Unraveling the effect of Al-doping on the local structure and the photoluminescence of CaTiO3:Pr nanophosphor

Abstract

Phosphors are inorganic materials that produce visible light when stimulated by external energy sources and have found applications in a wide range of technologies. CaTiO₃:Pr³⁺ emerges as a promising phosphor material with an intense emission due to ¹D₂ - ³H₄ transition of the rare-earth ion very close to the ideal red. Various strategies have been employed to enhance this emission, such as heterovalent substitution of Ti⁴⁺ ions for Al³⁺ ions.
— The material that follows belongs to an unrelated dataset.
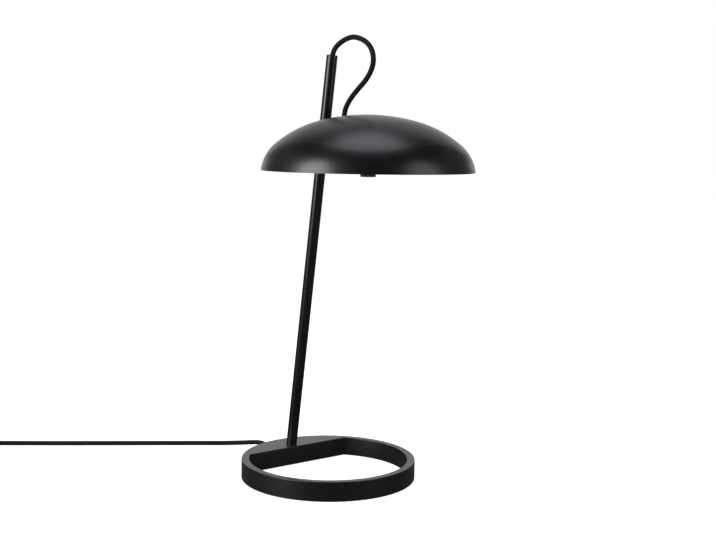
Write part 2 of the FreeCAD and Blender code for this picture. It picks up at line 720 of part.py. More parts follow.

However, the mechanism for charge compensation in this case is not well described in the literature. In this study, Ca_0.998Pr_0.002Ti_1-xAl_xO₃ (CPTA) nanophosphor samples were synthesized by the polymeric precursor method with Pbnm space group without spurious phases. X-ray absorption near edge structure (XANES) spectra at Ti K- and L_II,III-edges do not show disorder inside TiO₆ octahedra as Al atoms are incorporated into lattice, which is corroborated by extended X-ray absorption fine structure (EXAFS) analysis at K-edge of the same element. These XANES spectra also indicates the absence of Ti³⁺ ions, confirmed by electron paramagnetic resonance (EPR) measurements. On the other hand, XANES spectra at O K-edge and calculated projected density of states, as well as Raman spectra, show that Al incorporation cause a symmetry breaking at the local structure due to the formation of O vacancies. These vacancies originate a reduction of intensity values in photoluminescent red emission because of the quenching in Pr ions with addition of Al atoms at CaTiO₃ structure.